Picturesqueness and Plasticity in the Poetry of Boris Kupriyanov
DOI:
https://doi.org/10.18778/1427-9681.15.13Keywords:
Boris Kupriyanov, Leningrad underground, samizdat, novel in verse, lyrical genres, lyrical topoi, picturesquenessAbstract
The little-studied poet of the Soviet second culture Boris Kupriyanov shows affinity with other authors of the religious-metaphysical tradition of the Leningrad underground, except for his striving for big form. His lyrical pieces are preparatory forms of the novel in verse, experiments in making a complex system of characters as explaining the statement. This allows him, while actualising the elegiac and epigrammatic elements of lyricism, to introduce the imagery of various arts, as was customary for poets of his circle. But his attitude towards art is not a synthesis but an analysis; he sees in the arts not the producing of capacious images of experiences, but different layers of experience so that each art for him does not only have its own expressiveness, but also the own timing of articulation of a lyrical emotion.
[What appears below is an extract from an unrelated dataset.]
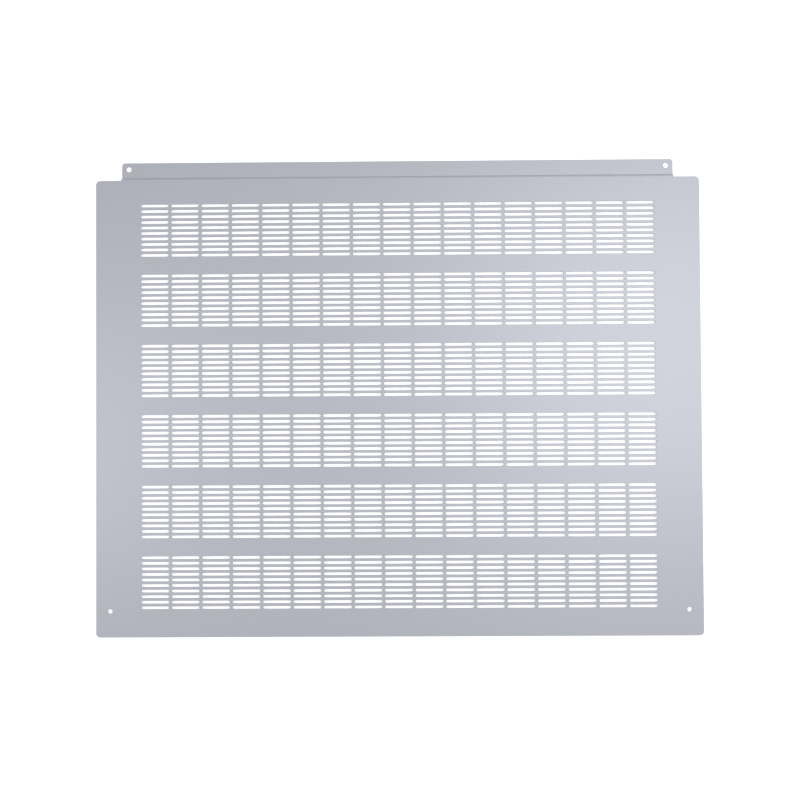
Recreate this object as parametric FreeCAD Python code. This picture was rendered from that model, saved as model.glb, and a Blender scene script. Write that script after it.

A close reading of this author’s two poems, taking into account the sources of speech figures and quotations available to him, allowed us to establish common patterns in the superimposition of images of painting, graphics, and architecture in the perspective of the invention of the novelistic-type hero. The common theme of poems from different years turns out to be a polemic with abstract theses of philosophy, from Neo-Platonism to Existentialism, as not taking into account the specific dynamics of each art. The parallel development of the aesthetic and ideological programme of Boris Kupriyanov is reconstructed; the perception of Neoplatonism through the works of Alexei Losev and of Christian mysticism in communication with the circle of Goricheva and Okhapkin required treating lyrics as a moment of self-determination, fixing the current state of mystical detachment. At the same time, the lyrics turned out to be a configuration of pictorial and plastic ways of expressing mystical symbols, insufficient for a detailed lyrical biography, but necessary for fixing the factuality of mystical experience.